+++ Data block

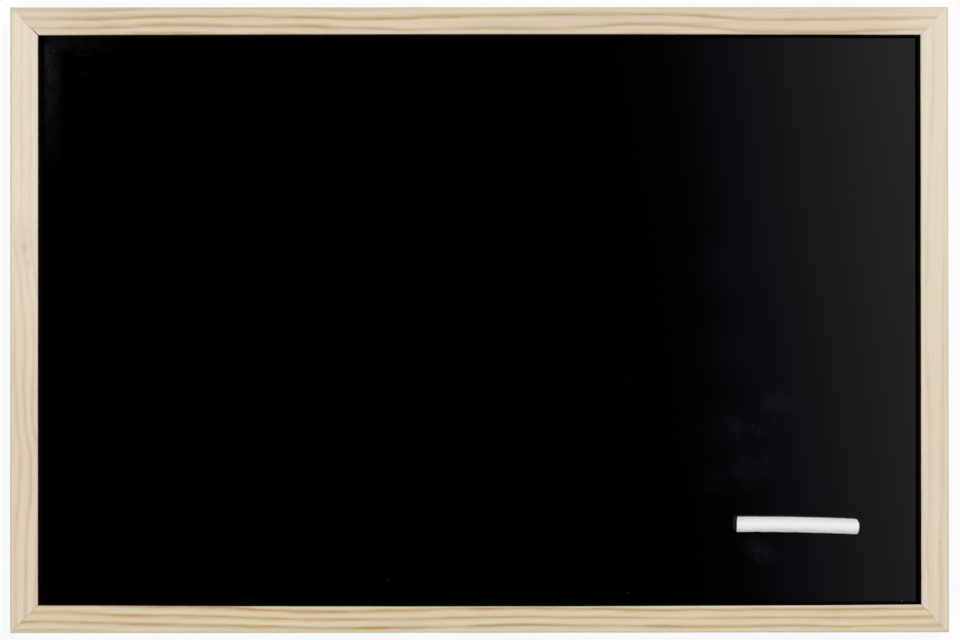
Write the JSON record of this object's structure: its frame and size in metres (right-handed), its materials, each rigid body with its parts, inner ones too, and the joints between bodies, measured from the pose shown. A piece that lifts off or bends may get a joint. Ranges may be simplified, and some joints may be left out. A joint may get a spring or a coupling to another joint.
{
  "type": "framed chalkboard",
  "caption": "Rectangular blackboard in a mitred pine frame, lying face up with a stick of chalk on it, strap hangers with swinging rings on its back.",
  "frame": {"origin": "under the middle of the board, on the surface that it lies on", "axes": "+X along the long side to the right, +Y up the face towards the top rail, +Z out of the writing face"},
  "size_m": [0.6, 0.4, 0.0203],
  "materials": {
    "pine": "satin",
    "panel": "satin",
    "zinc_plated_steel": "satin",
    "rubber": "matte",
    "chalk": "matte"
  },
  "bodies": {
    "board": {"bottom_rail": "pine", "right_rail": "pine", "top_rail": "pine", "left_rail": "pine", "writing_panel": "panel", "panel_point_bottom_1": "zinc_plated_steel", "panel_point_bottom_2": "zinc_plated_steel", "panel_point_bottom_3": "zinc_plated_steel", "panel_point_bottom_4": "zinc_plated_steel", "panel_point_right_1": "zinc_plated_steel", "panel_point_right_2": "zinc_plated_steel", "panel_point_right_3": "zinc_plated_steel", "panel_point_top_1": "zinc_plated_steel", "panel_point_top_2": "zinc_plated_steel", "panel_point_top_3": "zinc_plated_steel", "panel_point_top_4": "zinc_plated_steel", "panel_point_left_1": "zinc_plated_steel", "panel_point_left_2": "zinc_plated_steel", "panel_point_left_3": "zinc_plated_steel", "mitre_nail_bottom_left_outer": "zinc_plated_steel", "mitre_nail_bottom_left_inner": "zinc_plated_steel", "mitre_nail_bottom_right_outer": "zinc_plated_steel", "mitre_nail_bottom_right_inner": "zinc_plated_steel", "mitre_nail_top_right_outer": "zinc_plated_steel", "mitre_nail_top_right_inner": "zinc_plated_steel", "mitre_nail_top_left_outer": "zinc_plated_steel", "mitre_nail_top_left_inner": "zinc_plated_steel", "left_hanger_strap": "zinc_plated_steel", "right_hanger_strap": "zinc_plated_steel", "left_hanger_screw": "zinc_plated_steel", "right_hanger_screw": "zinc_plated_steel", "bumper_bottom_left": "rubber", "bumper_bottom_right": "rubber", "bumper_top_right": "rubber", "bumper_top_left": "rubber"},
    "chalk": {"chalk_stick": "chalk"},
    "left_ring": {"left_hanger_ring": "zinc_plated_steel"},
    "right_ring": {"right_hanger_ring": "zinc_plated_steel"}
  },
  "joints": [
    {"name": "chalk_lift", "type": "slide", "parent": "board", "child": "chalk", "axis": [0, 0, 1], "range_m": [0, 0.1]},
    {"name": "left_ring_swing", "type": "hinge", "parent": "board", "child": "left_ring", "pos_m": [-0.294, 0.11, 0.0019], "axis": [-1, 0, 0], "range_deg": [0, 175]},
    {"name": "right_ring_swing", "type": "hinge", "parent": "board", "child": "right_ring", "pos_m": [0.294, 0.11, 0.0019], "axis": [-1, 0, 0], "range_deg": [0, 175]}
  ]
}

++++++

• Goal of the exercise:
Copy out all of the data exactly, leaving nothing out.

• Result below:
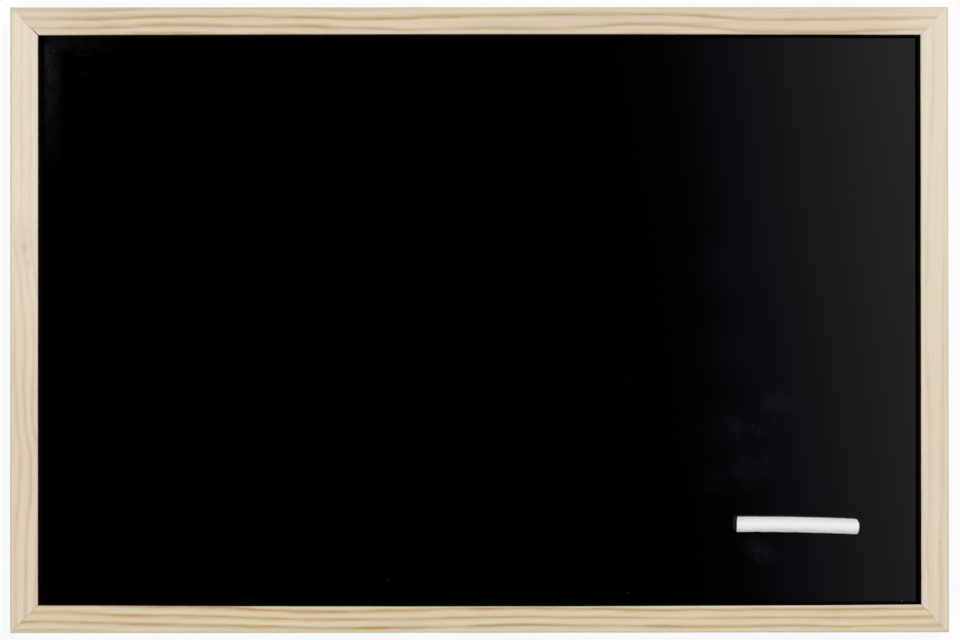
Write the JSON record of this object's structure: its frame and size in metres (right-handed), its materials, each rigid body with its parts, inner ones too, and the joints between bodies, measured from the pose shown. A piece that lifts off or bends may get a joint. Ranges may be simplified, and some joints may be left out. A joint may get a spring or a coupling to another joint.
{
  "type": "framed chalkboard",
  "caption": "Rectangular blackboard in a mitred pine frame, lying face up with a stick of chalk on it, strap hangers with swinging rings on its back.",
  "frame": {"origin": "under the middle of the board, on the surface that it lies on", "axes": "+X along the long side to the right, +Y up the face towards the top rail, +Z out of the writing face"},
  "size_m": [0.6, 0.4, 0.0203],
  "materials": {
    "pine": "satin",
    "panel": "satin",
    "zinc_plated_steel": "satin",
    "rubber": "matte",
    "chalk": "matte"
  },
  "bodies": {
    "board": {"bottom_rail": "pine", "right_rail": "pine", "top_rail": "pine", "left_rail": "pine", "writing_panel": "panel", "panel_point_bottom_1": "zinc_plated_steel", "panel_point_bottom_2": "zinc_plated_steel", "panel_point_bottom_3": "zinc_plated_steel", "panel_point_bottom_4": "zinc_plated_steel", "panel_point_right_1": "zinc_plated_steel", "panel_point_right_2": "zinc_plated_steel", "panel_point_right_3": "zinc_plated_steel", "panel_point_top_1": "zinc_plated_steel", "panel_point_top_2": "zinc_plated_steel", "panel_point_top_3": "zinc_plated_steel", "panel_point_top_4": "zinc_plated_steel", "panel_point_left_1": "zinc_plated_steel", "panel_point_left_2": "zinc_plated_steel", "panel_point_left_3": "zinc_plated_steel", "mitre_nail_bottom_left_outer": "zinc_plated_steel", "mitre_nail_bottom_left_inner": "zinc_plated_steel", "mitre_nail_bottom_right_outer": "zinc_plated_steel", "mitre_nail_bottom_right_inner": "zinc_plated_steel", "mitre_nail_top_right_outer": "zinc_plated_steel", "mitre_nail_top_right_inner": "zinc_plated_steel", "mitre_nail_top_left_outer": "zinc_plated_steel", "mitre_nail_top_left_inner": "zinc_plated_steel", "left_hanger_strap": "zinc_plated_steel", "right_hanger_strap": "zinc_plated_steel", "left_hanger_screw": "zinc_plated_steel", "right_hanger_screw": "zinc_plated_steel", "bumper_bottom_left": "rubber", "bumper_bottom_right": "rubber", "bumper_top_right": "rubber", "bumper_top_left": "rubber"},
    "chalk": {"chalk_stick": "chalk"},
    "left_ring": {"left_hanger_ring": "zinc_plated_steel"},
    "right_ring": {"right_hanger_ring": "zinc_plated_steel"}
  },
  "joints": [
    {"name": "chalk_lift", "type": "slide", "parent": "board", "child": "chalk", "axis": [0, 0, 1], "range_m": [0, 0.1]},
    {"name": "left_ring_swing", "type": "hinge", "parent": "board", "child": "left_ring", "pos_m": [-0.294, 0.11, 0.0019], "axis": [-1, 0, 0], "range_deg": [0, 175]},
    {"name": "right_ring_swing", "type": "hinge", "parent": "board", "child": "right_ring", "pos_m": [0.294, 0.11, 0.0019], "axis": [-1, 0, 0], "range_deg": [0, 175]}
  ]
}